Write out the data again in full, exactly as it reads.

### DATASET CONTENT
———

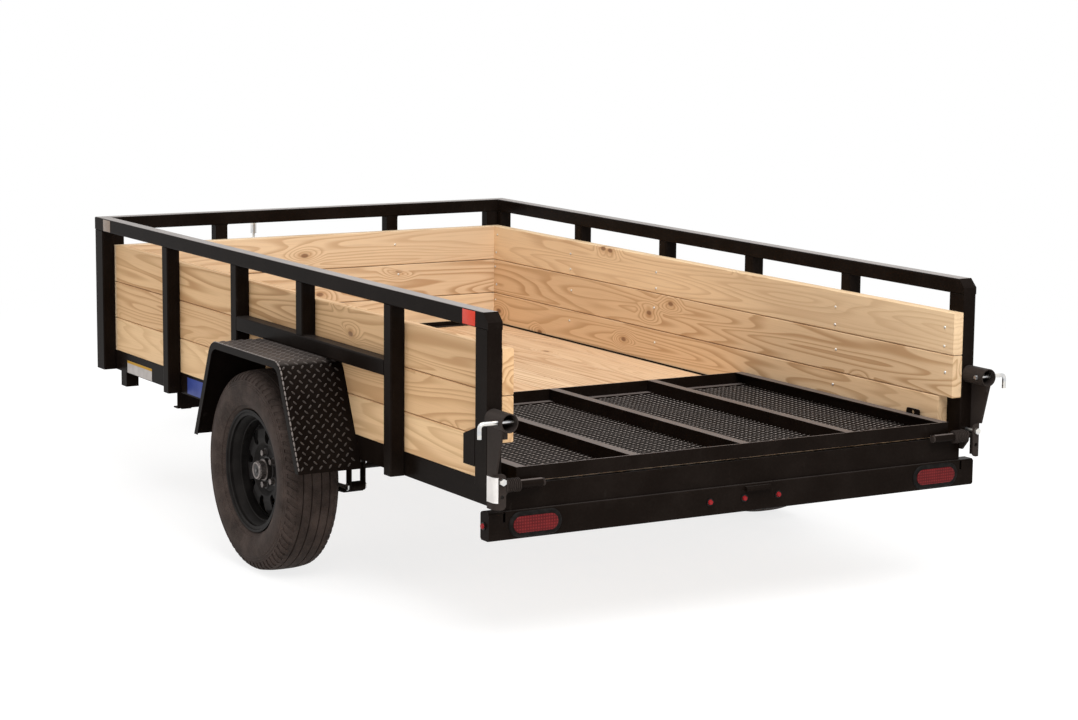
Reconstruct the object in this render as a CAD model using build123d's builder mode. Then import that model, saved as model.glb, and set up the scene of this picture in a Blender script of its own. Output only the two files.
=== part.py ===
"""Single-axle utility trailer: an open steel-tube bed with board walls, a fold-in ramp gate,
a leaf-sprung axle and an A-frame tongue that stands on its jack.

Millimetres. +X is the trailer's right, +Y its direction of travel, +Z up. The origin is on the
ground, at the middle of the overall length and width.
"""
import os
from math import asin, atan2, cos, sin, sqrt

from build123d import *

os.makedirs("parts", exist_ok=True)

# ---------------------------------------------------------------- driving dimensions
# bed
bed_length = 3124.0          # rear face of the rear posts to the front face of the front posts
bed_width = 1842.0           # over the outer faces of the side posts
frame_bottom = 432.0         # underside of the floor frame above the ground
frame_depth = 76.2           # height of the frame angles
frame_leg = 50.8             # flat leg of the frame angles
frame_wall = 4.8
root_radius = 4.0            # inside corner of every rolled angle and channel
top_rail_top = 1029.0        # top of the tube rail above the ground
tube = 50.8                  # square tube of the posts and the top rail
tube_wall = 3.2
tube_corner = 5.0            # outside corner radius of the tubes
end_post_depth = 76.2        # the corner posts are deeper along the bed
rail_end_slope = 28.0        # slope that closes the rear ends of the top rail
brace_top = 800.0            # top of the tube that carries the fender
crossmember_count = 4
crossmember_wall = 3.2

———

### COMPLETED EXERCISE
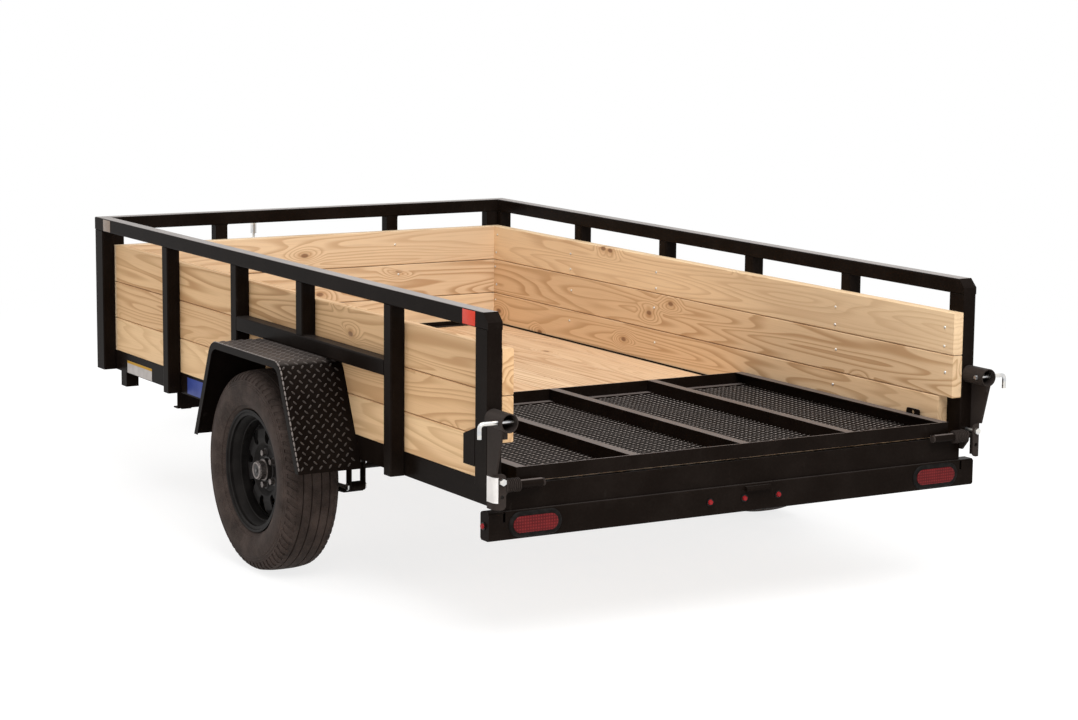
Reconstruct the object in this render as a CAD model using build123d's builder mode. Then import that model, saved as model.glb, and set up the scene of this picture in a Blender script of its own. Output only the two files.
=== part.py ===
"""Single-axle utility trailer: an open steel-tube bed with board walls, a fold-in ramp gate,
a leaf-sprung axle and an A-frame tongue that stands on its jack.

Millimetres. +X is the trailer's right, +Y its direction of travel, +Z up. The origin is on the
ground, at the middle of the overall length and width.
"""
import os
from math import asin, atan2, cos, sin, sqrt

from build123d import *

os.makedirs("parts", exist_ok=True)

# ---------------------------------------------------------------- driving dimensions
# bed
bed_length = 3124.0          # rear face of the rear posts to the front face of the front posts
bed_width = 1842.0           # over the outer faces of the side posts
frame_bottom = 432.0         # underside of the floor frame above the ground
frame_depth = 76.2           # height of the frame angles
frame_leg = 50.8             # flat leg of the frame angles
frame_wall = 4.8
root_radius = 4.0            # inside corner of every rolled angle and channel
top_rail_top = 1029.0        # top of the tube rail above the ground
tube = 50.8                  # square tube of the posts and the top rail
tube_wall = 3.2
tube_corner = 5.0            # outside corner radius of the tubes
end_post_depth = 76.2        # the corner posts are deeper along the bed
rail_end_slope = 28.0        # slope that closes the rear ends of the top rail
brace_top = 800.0            # top of the tube that carries the fender
crossmember_count = 4
crossmember_wall = 3.2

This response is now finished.